→ Task directions
Set down word for word each line from the start of the listing through the line that contains "edge_nick_clock_angle = 42.8", both included.

→ Input records
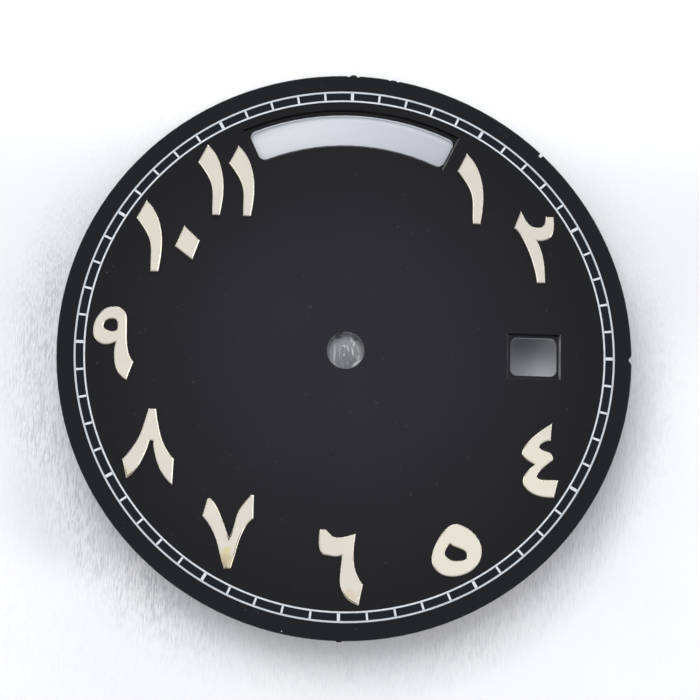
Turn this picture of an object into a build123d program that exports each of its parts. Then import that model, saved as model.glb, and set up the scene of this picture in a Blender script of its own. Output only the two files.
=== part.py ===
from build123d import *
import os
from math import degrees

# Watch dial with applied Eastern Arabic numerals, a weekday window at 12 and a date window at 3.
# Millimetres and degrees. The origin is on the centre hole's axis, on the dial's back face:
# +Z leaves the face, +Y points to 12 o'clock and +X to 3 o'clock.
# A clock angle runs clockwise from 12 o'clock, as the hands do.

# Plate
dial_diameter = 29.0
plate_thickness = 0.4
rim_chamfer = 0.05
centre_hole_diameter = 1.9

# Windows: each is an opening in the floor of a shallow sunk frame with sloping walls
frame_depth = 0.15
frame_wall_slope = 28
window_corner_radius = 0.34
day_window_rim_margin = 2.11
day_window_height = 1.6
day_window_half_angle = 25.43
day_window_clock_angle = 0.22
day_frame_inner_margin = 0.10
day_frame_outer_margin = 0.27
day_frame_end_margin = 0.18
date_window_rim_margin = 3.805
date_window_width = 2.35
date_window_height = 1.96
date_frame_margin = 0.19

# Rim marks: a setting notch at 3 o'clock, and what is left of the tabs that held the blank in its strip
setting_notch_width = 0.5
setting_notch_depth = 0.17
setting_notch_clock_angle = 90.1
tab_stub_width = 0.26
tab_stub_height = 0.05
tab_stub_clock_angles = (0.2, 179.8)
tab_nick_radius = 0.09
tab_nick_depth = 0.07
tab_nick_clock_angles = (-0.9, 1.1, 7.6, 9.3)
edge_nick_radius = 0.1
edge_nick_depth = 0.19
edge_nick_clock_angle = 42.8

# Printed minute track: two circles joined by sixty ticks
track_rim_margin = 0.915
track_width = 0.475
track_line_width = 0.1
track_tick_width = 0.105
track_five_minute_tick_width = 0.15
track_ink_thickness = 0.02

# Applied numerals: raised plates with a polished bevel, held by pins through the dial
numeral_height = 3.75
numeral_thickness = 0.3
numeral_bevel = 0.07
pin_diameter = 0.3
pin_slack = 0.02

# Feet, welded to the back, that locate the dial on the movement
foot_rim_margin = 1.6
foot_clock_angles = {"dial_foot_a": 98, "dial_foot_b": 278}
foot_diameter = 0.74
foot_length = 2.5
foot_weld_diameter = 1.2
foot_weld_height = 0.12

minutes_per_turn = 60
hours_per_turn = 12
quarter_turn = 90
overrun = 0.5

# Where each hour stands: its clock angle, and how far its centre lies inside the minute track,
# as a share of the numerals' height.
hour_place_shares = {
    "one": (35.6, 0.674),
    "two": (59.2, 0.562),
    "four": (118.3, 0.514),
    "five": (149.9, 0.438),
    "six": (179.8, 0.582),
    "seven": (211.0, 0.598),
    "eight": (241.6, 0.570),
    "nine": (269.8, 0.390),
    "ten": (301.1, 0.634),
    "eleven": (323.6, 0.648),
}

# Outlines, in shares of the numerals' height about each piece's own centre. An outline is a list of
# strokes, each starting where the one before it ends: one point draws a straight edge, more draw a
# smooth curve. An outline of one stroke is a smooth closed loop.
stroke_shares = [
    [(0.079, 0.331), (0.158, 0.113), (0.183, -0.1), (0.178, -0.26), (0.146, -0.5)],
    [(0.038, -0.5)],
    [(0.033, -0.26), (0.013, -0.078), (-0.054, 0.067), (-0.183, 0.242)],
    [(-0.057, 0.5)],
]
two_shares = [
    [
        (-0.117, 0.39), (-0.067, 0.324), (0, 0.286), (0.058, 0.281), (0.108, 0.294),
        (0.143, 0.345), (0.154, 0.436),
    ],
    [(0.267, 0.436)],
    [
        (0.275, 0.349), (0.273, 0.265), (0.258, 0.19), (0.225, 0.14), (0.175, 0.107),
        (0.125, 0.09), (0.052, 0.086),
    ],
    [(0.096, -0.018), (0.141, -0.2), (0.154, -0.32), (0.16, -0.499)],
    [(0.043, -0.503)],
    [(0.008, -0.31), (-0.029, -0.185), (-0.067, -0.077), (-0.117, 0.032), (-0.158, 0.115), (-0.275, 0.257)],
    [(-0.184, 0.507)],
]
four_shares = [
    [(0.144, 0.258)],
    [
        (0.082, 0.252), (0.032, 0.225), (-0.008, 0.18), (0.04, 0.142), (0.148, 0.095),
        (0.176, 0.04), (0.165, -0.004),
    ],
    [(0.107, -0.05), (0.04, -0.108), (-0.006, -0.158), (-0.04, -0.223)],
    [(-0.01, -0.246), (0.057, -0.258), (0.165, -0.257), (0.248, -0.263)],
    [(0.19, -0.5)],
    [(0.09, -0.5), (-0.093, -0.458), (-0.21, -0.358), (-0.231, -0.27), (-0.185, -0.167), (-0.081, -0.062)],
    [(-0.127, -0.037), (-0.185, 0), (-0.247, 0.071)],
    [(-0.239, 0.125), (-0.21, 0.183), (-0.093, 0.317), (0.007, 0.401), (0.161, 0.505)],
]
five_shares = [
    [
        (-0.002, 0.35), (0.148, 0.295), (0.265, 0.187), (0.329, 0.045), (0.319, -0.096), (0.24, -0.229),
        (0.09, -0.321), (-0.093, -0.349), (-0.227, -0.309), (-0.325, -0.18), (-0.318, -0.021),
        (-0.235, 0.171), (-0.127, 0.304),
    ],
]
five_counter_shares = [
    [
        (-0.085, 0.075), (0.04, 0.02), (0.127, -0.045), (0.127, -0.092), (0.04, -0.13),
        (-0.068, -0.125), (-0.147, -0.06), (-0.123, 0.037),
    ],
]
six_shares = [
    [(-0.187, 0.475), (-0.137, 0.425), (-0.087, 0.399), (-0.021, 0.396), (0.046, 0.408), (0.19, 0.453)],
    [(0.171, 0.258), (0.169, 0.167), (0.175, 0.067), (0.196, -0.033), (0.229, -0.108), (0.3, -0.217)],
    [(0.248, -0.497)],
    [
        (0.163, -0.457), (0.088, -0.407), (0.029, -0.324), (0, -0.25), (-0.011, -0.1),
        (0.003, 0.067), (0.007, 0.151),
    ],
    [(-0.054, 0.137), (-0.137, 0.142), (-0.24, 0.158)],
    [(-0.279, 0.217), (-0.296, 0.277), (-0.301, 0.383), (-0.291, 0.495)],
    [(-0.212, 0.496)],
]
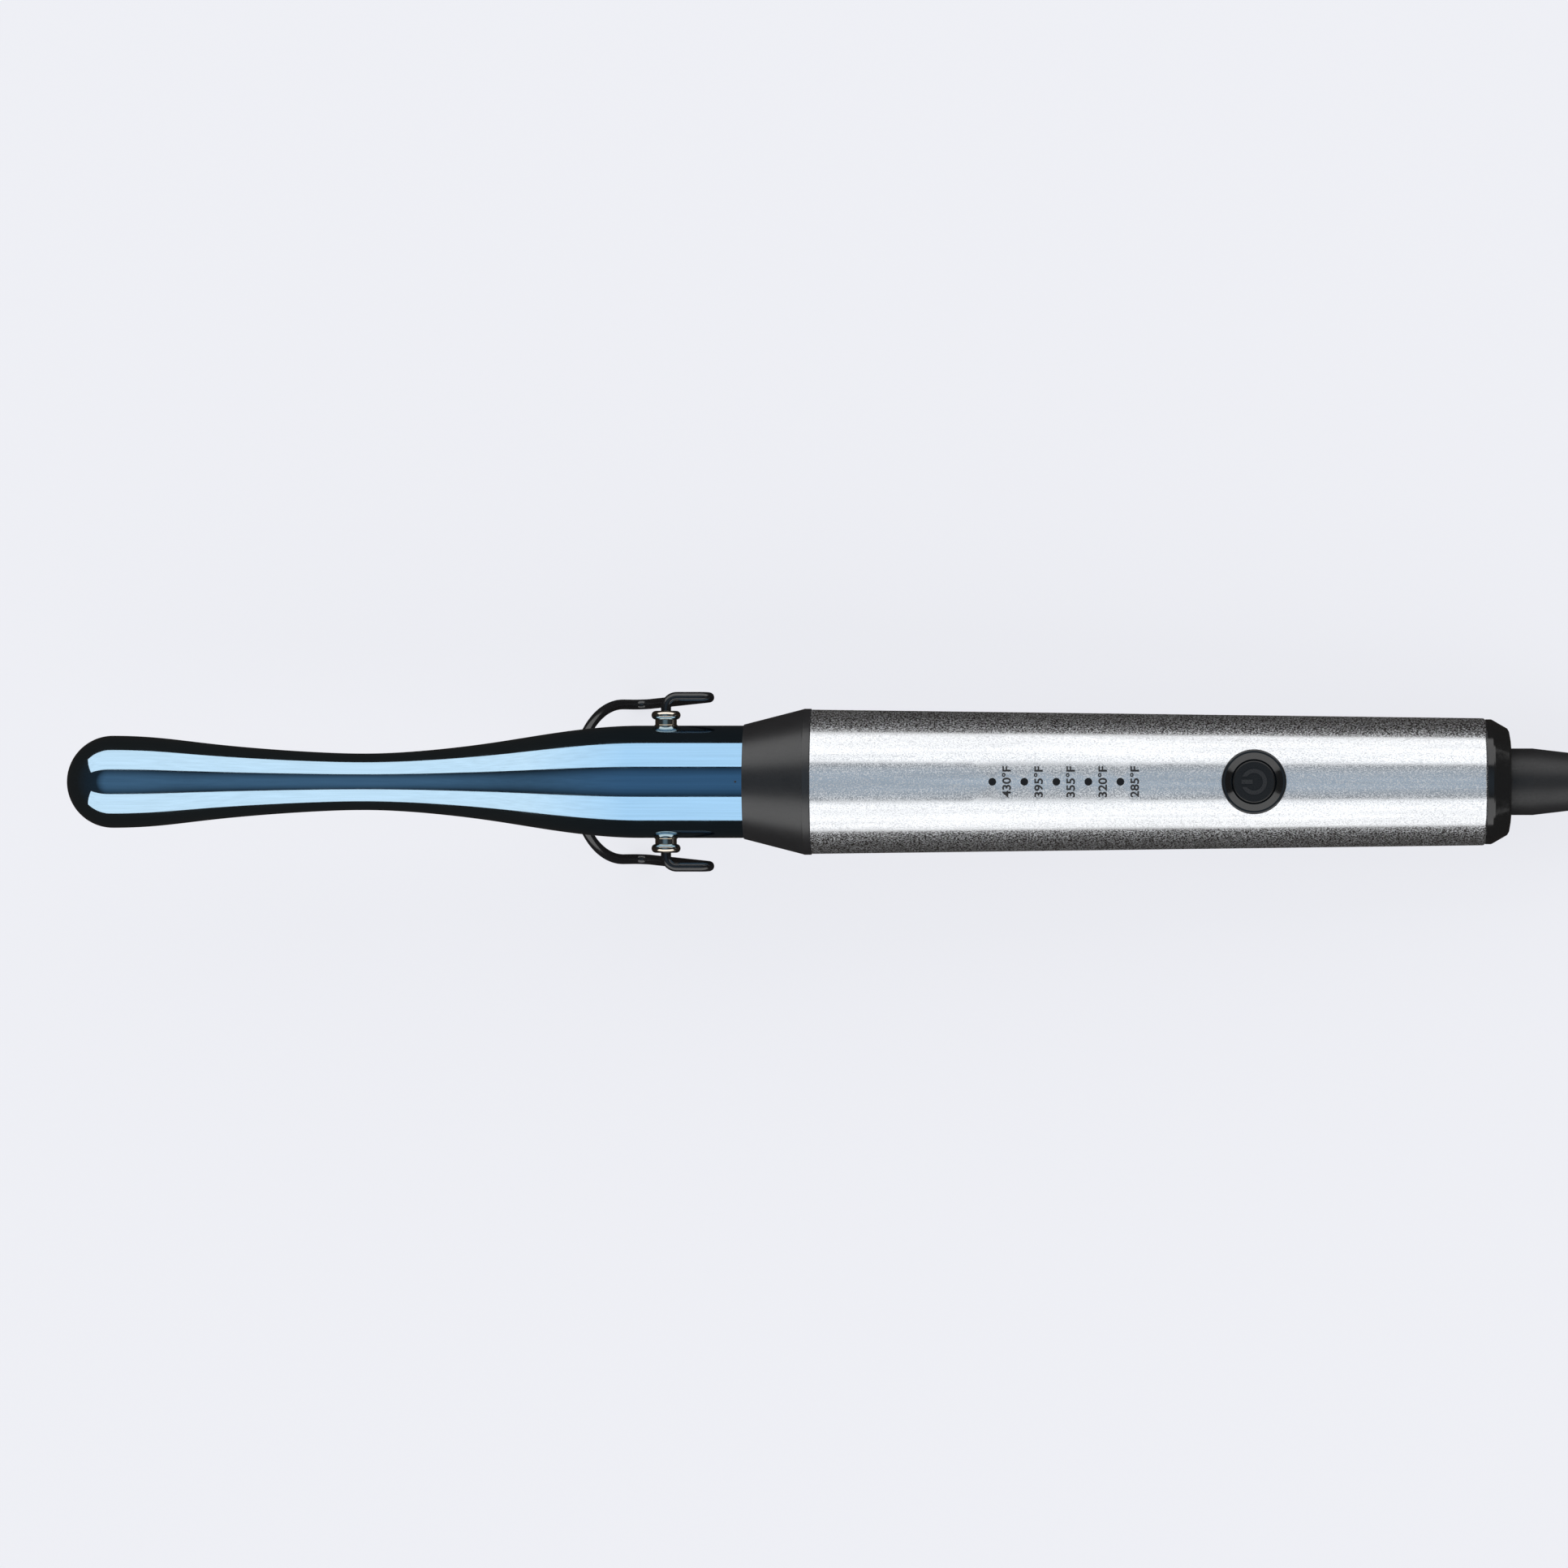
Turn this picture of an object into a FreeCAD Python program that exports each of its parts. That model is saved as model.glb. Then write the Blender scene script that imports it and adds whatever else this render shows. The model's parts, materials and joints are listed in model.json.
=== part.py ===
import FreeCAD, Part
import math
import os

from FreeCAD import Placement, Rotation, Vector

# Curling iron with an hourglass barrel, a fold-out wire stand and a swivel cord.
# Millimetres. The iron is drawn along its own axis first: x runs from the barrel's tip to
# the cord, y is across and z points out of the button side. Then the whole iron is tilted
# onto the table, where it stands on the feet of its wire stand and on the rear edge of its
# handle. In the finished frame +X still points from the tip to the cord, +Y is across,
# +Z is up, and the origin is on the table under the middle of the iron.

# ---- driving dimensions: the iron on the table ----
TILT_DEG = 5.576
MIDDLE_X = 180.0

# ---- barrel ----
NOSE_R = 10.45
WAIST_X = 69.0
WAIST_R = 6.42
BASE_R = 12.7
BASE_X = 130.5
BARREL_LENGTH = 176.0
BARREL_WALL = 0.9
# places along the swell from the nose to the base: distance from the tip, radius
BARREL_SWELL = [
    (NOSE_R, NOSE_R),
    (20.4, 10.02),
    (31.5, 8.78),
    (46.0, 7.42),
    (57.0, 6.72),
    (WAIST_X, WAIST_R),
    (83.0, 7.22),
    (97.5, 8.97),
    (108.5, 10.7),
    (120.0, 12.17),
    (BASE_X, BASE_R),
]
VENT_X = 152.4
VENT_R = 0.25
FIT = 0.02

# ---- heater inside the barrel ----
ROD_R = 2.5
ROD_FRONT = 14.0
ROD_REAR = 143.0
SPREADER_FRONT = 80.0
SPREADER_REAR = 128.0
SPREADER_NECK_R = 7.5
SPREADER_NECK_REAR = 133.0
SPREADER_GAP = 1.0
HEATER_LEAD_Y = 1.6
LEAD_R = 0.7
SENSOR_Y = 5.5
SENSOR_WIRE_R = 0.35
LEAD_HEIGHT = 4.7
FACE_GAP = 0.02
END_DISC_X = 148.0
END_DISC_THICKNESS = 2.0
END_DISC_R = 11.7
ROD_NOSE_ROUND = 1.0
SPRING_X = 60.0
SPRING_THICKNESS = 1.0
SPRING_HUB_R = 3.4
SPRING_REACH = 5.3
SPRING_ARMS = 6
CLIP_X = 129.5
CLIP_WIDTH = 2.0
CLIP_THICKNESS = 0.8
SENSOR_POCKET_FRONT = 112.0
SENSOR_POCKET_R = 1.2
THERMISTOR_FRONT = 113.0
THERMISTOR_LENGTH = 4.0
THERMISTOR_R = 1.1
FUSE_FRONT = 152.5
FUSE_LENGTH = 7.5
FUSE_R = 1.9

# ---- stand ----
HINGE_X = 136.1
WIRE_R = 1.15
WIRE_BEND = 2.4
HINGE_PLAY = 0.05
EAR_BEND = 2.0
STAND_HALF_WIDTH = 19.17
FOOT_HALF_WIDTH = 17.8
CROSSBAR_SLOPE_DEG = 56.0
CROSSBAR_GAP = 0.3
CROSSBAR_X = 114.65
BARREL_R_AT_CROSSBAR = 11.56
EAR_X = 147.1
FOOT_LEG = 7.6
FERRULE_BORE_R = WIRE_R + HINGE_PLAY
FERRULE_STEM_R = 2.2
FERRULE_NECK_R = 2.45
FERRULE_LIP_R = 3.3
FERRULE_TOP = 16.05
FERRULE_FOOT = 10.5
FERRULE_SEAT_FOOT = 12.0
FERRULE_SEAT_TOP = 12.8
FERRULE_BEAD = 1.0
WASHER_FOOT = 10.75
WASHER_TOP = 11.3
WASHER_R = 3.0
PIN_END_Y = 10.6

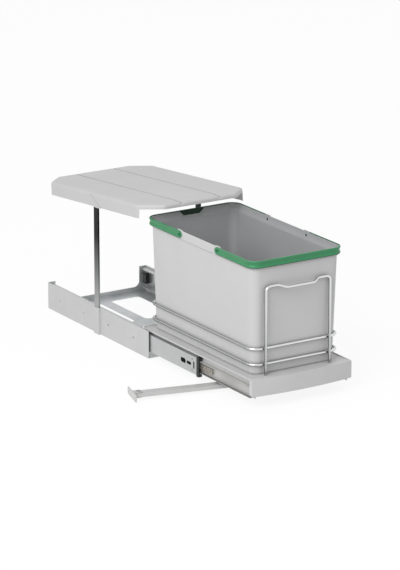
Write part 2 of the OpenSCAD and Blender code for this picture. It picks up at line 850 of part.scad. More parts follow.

→ The output
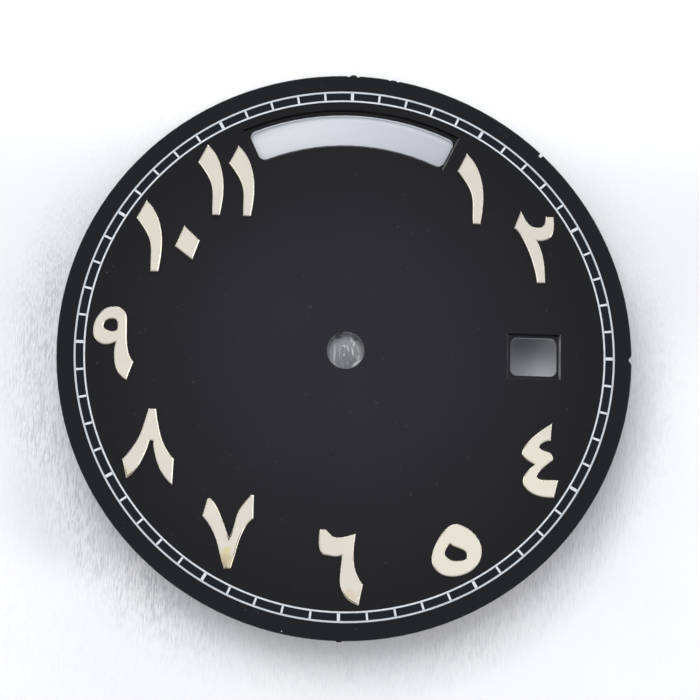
Turn this picture of an object into a build123d program that exports each of its parts. Then import that model, saved as model.glb, and set up the scene of this picture in a Blender script of its own. Output only the two files.
=== part.py ===
from build123d import *
import os
from math import degrees

# Watch dial with applied Eastern Arabic numerals, a weekday window at 12 and a date window at 3.
# Millimetres and degrees. The origin is on the centre hole's axis, on the dial's back face:
# +Z leaves the face, +Y points to 12 o'clock and +X to 3 o'clock.
# A clock angle runs clockwise from 12 o'clock, as the hands do.

# Plate
dial_diameter = 29.0
plate_thickness = 0.4
rim_chamfer = 0.05
centre_hole_diameter = 1.9

# Windows: each is an opening in the floor of a shallow sunk frame with sloping walls
frame_depth = 0.15
frame_wall_slope = 28
window_corner_radius = 0.34
day_window_rim_margin = 2.11
day_window_height = 1.6
day_window_half_angle = 25.43
day_window_clock_angle = 0.22
day_frame_inner_margin = 0.10
day_frame_outer_margin = 0.27
day_frame_end_margin = 0.18
date_window_rim_margin = 3.805
date_window_width = 2.35
date_window_height = 1.96
date_frame_margin = 0.19

# Rim marks: a setting notch at 3 o'clock, and what is left of the tabs that held the blank in its strip
setting_notch_width = 0.5
setting_notch_depth = 0.17
setting_notch_clock_angle = 90.1
tab_stub_width = 0.26
tab_stub_height = 0.05
tab_stub_clock_angles = (0.2, 179.8)
tab_nick_radius = 0.09
tab_nick_depth = 0.07
tab_nick_clock_angles = (-0.9, 1.1, 7.6, 9.3)
edge_nick_radius = 0.1
edge_nick_depth = 0.19
edge_nick_clock_angle = 42.8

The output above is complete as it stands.